Return on Investment:
The training studies’ outcomes exemplify the practical utility of CEBES, whose foundation is CTA, for designing instruction that develops significant human skills. However, because cognitive task analyses are reputed to require what some consider exorbitant time and resources (Schraagen, et al, 2000), a key question is, ‘Is the CEBES approach cost-effective?’ For the PSS-14 effort (for which cost information was available), the total cost of analyzing and modeling its expert’s skill, developing the training, and testing it was 0.3% of the roughly $38M already invested in the prototype system’s hardware/software development.

Disciplinary Evaluations:
Cooke & Durso (2008) described the impact of these efforts as a leading “cognitive engineering success story.” Crandall, Klein, & Hoffman (2006) called the outcomes “a forceful demonstration of how CTA can produce effective training.” Advocating the utility and value of cognitive engineering based on expert skills—using CTA to understand how expert knowledge and strategies produce outstanding performance—Klein (2016) cited the contributions of the projects outlined here, stating “That’s what experts can buy you.”

Citations

Cooke, N. J. & Durso, F. (2008). Stories of Modern Technology Failures and Cognitive
Engineering Successes. Taylor and Francis.

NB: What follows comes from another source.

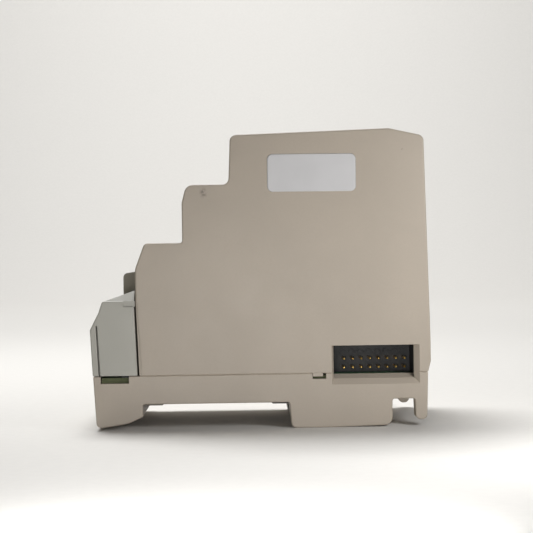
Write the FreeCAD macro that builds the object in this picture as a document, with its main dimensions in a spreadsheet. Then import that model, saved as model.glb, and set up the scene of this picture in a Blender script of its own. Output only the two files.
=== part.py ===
"""Input and output module for a programmable controller, on a 35 mm mounting rail.

The module lies on its back: X runs from the terminal end to the far end, Y along the rail,
and Z from the rail side up to the front. The origin is the middle of the footprint, on the
plane that the feet stand on. All sizes are in millimetres.
"""

import FreeCAD, Part
import os
import re

import Sketcher

# Driving dimensions: cell alias, value, meaning.
SHEET = [
    ("case_length", 98.6, "overall length, terminal end to far end"),
    ("case_width", 52.5, "width along the rail, three 17.5 mm units"),
    ("case_height", 86.4, "overall height, back of the feet to the front"),
    ("parting_height", 15.7, "height of the joint between base and cover"),
    ("wall", 2.0, "thickness of the end walls, steps and front"),
    ("side_wall", 2.0, "thickness of the two side walls"),
    ("cover_rim", 0.5, "rounding along the cover's side faces"),
    ("base_rim", 0.4, "rounding along the base's side faces"),
    ("corner_round", 1.5, "rounding of the outer corners"),
    ("inner_round", 0.7, "rounding of the inside corners"),
    ("seam_chamfer", 0.22, "chamfer on both lips of the joint"),
    ("bay_depth", 13.3, "length of the terminal bay, from the terminal end"),
    ("bay_lean", 0.8, "lean of the bay's inner wall over the plug's height"),
    ("bay_edge", 0.2, "depth of the shallow step beside the bay"),
    ("first_step_run", 13.75, "length of the lower step"),
    ("second_step_run", 13.6, "length of the middle step"),
    ("first_step_height", 54.05, "height of the lower step"),
    ("second_step_height", 70.75, "height of the middle step"),
    ("front_fall", 1.4, "fall of the front towards the steps"),
    ("front_chamfer_run", 10.2, "length of the slope at the far end of the front"),
    ("front_chamfer_drop", 2.25, "drop of that slope"),
    ("end_taper", 1.3, "inward taper of the far end wall at the front"),
    ("rail_width", 35.0, "width of the mounting rail"),
    ("rail_lip", 1.0, "thickness of the rail's flange"),
    ("rail_space", 42.5, "length of the rail channel between the feet"),
    ("rail_depth", 7.45, "depth of the rail channel"),
    ("rail_grip", 1.45, "reach of the hooks behind the rail's flange"),
    ("rail_clearance", 0.3, "play between flange and hooks"),
    ("heel_length", 14.95, "length of the foot at the terminal end"),
    ("foot_length", 29.85, "length of the other foot"),
    ("notch_length", 6.5, "gap between that foot and the tail"),
    ("notch_height", 8.0, "height of that gap"),
    ("tail_lift", 1.9, "height of the tail above the feet"),
    ("tail_thickness", 4.5, "thickness along Y of the tail's two flanges"),
    ("heel_lift", 0.55, "height of the heel's outer corner above the seat"),
    ("seat_length", 11.5, "length of the flat seat under the long foot"),
    ("seat_rise", 0.42, "rise of the sole behind that seat"),
    ("floor", 2.0, "thickness of the base's floor"),
    ("hook_width", 10.0, "width of the fixed hook"),
    ("hook_height", 1.2, "thickness of the fixed hook and of the latch's nose"),
    ("latch_width", 17.6, "width of the rail latch"),
    ("latch_height", 3.0, "height of the rail latch"),
    ("nose_width", 10.0, "width of the latch's nose"),
    ("latch_play", 0.25, "play of the latch in its tunnel"),
    ("latch_travel", 3.5, "travel of the rail latch"),
    ("latch_window", 9.0, "length of the window that holds the spring"),
    ("latch_bridge", 5.0, "distance from the foot's wall to that window"),
    ("release_length", 6.5, "length of the recess that uncovers the latch's eye"),
    ("release_width", 10.0, "width of that recess"),
    ("spring_radius", 1.35, "outer radius of the latch spring"),
    ("spring_wire", 0.2, "radius of the spring's wire"),
    ("stop_thickness", 1.3, "thickness of the spring's stop"),
    ("board_top", 15.1, "height of the main board's upper face"),
    ("board_thickness", 1.6, "thickness of the boards"),
    ("board_gap", 0.3, "play around the main board"),
    ("board_screw_radius", 1.1, "shank radius of the board screws"),
    ("board_screw_pitch_x", 35.0, "distance between board screws along X"),
    ("board_screw_pitch_y", 39.0, "distance between board screws along Y"),
    ("fit", 0.1, "general clearance between fixed pieces"),
    ("pole_pitch", 5.08, "distance between terminals"),
    ("pole_wall", 0.68, "thickness of the walls between terminals"),
    ("plug_height", 37.45, "height of the terminal plug's flat top"),
    ("plug_rise", 2.9, "rise of the plug's sloping top towards the cover"),
    ("plug_gap", 0.5, "gap between plug and cover"),
    ("plug_seam", 0.15, "gap between plug and base"),
    ("plug_floor_height", 3.0, "height of the plug's bottom plate"),
    ("tongue_thickness", 1.35, "thickness of the spring tongue in the plug's end"),
    ("tongue_slit", 0.5, "width of the slit beside the tongue"),
    ("screw_offset", 6.65, "terminal screws, from the terminal end"),
    ("screw_radius", 1.25, "shank radius of a terminal screw"),
    ("screw_head", 1.75, "head radius of a terminal screw"),
    ("screw_seat", 33.45, "height of the seat under a terminal screw's head"),
    ("cage_length", 4.6, "length of a clamping cage"),
    ("cage_play", 0.2, "play of a cage in its room"),
    ("cage_width", "=pole_pitch - pole_wall - 2*cage_play", "width of a clamping cage"),
    ("cage_height", 6.4, "height of a clamping cage"),
    ("cage_wall", 0.6, "thickness of a cage's sides"),
    ("cage_bottom", 20.65, "height of the open cage's lower face"),
    ("cage_travel", 2.25, "rise of a cage, five turns of the screw"),
    ("bar_height", 24.45, "height of the contact bar's lower face"),
    ("bar_thickness", 0.8, "thickness of the contact bar"),
    ("entry_height", 3.5, "height of a wire entry"),
    ("pin_offset", 10.5, "terminal pins, from the terminal end"),
    ("pin_side", 1.0, "side of a square terminal pin"),
    ("pin_play", 0.3, "room beside a pin for the plug's leaning way out"),
    ("pin_strip_height", 1.8, "height of the strip round the pins"),
    ("leaf", 0.45, "thickness of a contact's leaves"),
    ("contact_width", 2.0, "width of a contact's bar and leaves"),
    ("bus_left", 21.1, "start of the bus opening along X"),
    ("bus_length", 23.35, "length of the bus opening"),
    ("bus_top", 23.65, "height of the bus opening's upper edge"),
    ("bus_bevel", 1.6, "bevel at the far end of the bus opening"),
    ("bus_edge", 0.6, "small bevel at the near end of the bus opening"),
    ("sill_height", 14.0, "height of the sill under the bus opening"),
    ("sill_bevel", 1.65, "bevel along the outer edge of the sill"),
    ("sill_rise", 1.2, "rise of the sill towards the inside"),
    ("sill_depth", 4.0, "depth of the sill behind the side face"),
    ("bus_depth", 12.0, "depth of the bus opening"),
    ("bus_pitch", 2.54, "distance between bus pins"),
    ("bus_row_height", 16.85, "height of the lower row of bus pins"),
    ("bus_pin_tip", 5.7, "depth of the pin tips behind the side face"),
    ("bus_pin_side", 0.64, "side of a square bus pin"),
    ("bus_pin_taper", 0.45, "length of the tapered tip of a bus pin"),
    ("bus_pin_end", 0.3, "side of that tip at its end"),
    ("bus_arch", 1.05, "outer radius of the arches over the bus pins"),
    ("bus_arch_band", 0.3, "width and relief of those arches"),
    ("bus_mouth", 1.4, "depth of the bevels round the bus opening"),
    ("hood", 0.8, "thickness of the bus hood"),
    ("snap_x", 14.9, "start of the snap window along X"),
    ("snap_length", 3.95, "length of the snap window"),
    ("tongue_drop", 2.1, "drop of the windows under the plug's tongues"),
    ("snap_drop", 1.6, "height of the snap window"),
    ("slot_width", 2.0, "width of the cooling slots"),
    ("slot_length", 15.0, "length of the cooling slots in the far end"),
    ("slot_pitch", 5.0, "distance between cooling slots"),
    ("panel_length", 40.0, "length of the front panel"),
    ("panel_width", 45.0, "width of the front panel"),
    ("panel_thickness", 0.7, "thickness of the front panel"),
    ("pipe_radius", 1.3, "radius of a light pipe"),
    ("strip_length", 9.0, "length of the marking strip"),
    ("strip_width", 44.0, "width of the marking strip"),
    ("strip_paper", 0.3, "thickness of the paper strip"),
    ("strip_window", 0.9, "thickness of the strip's clear cover"),
    ("label_x", 15.4, "middle of the side label along X"),
    ("label_length", 25.6, "length of the side label"),
    ("label_height", 10.5, "height of the side label"),
    ("label_thickness", 0.15, "thickness of the side label"),
    ("label_corner", 1.4, "corner radius of the side label"),
    ("label_tilt", 1.3, "tilt of the side label in degrees"),
    ("grip_height", 7.4, "height of the plug's pull grip above the plug"),
    ("grip_depth", 4.0, "depth of the grip's foot in the plug"),
    ("grip_length", 6.3, "length of the pull grip"),
    ("grip_thickness", 3.6, "thickness of the pull grip"),
]
SIZES = {alias: value for alias, value, meaning in SHEET}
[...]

Crandall, B., Klein, G. and Hoffman, R. R. (2006). Working Minds: A practitioner’s guide to
cognitive task analysis. Cambridge: MIT Press.

Klein, G. (2016), September 10) From chimps to champs; What’s behind the effort to discredit
experts? Psychology Today. https://www.psychologytoday.com/us/blog/seeing-what- othersdont/201609/chimps-champs

Schraagen, J.M., Chipman, S., & Shalin, V. L. (2000). Introduction to cognitive task analysis. In
S. Chipman, J. M. Schraagen, and V. L. Shalin (Eds.), Cognitive task analysis (pp. 3-23).
Mahwah, NJ: Erlbaum.

Staszewski, J. (2007). Spatial thinking and the design of landmine detection training. In G. A.
Allen, (Ed.), Applied spatial cognition: From research to cognitive technology (pp. 231-265).
Mahwah, NJ: Erlbaum Associates.

Staszewski, J. (2008). Cognitive engineering based on expert skill: Notes on success and
surprises. In Naturalistic decision making and macrocognition. In J.M. Schraagen, R. Hoffman
(Eds.) (pp. 318-48). London, UK: Ashgate Publications.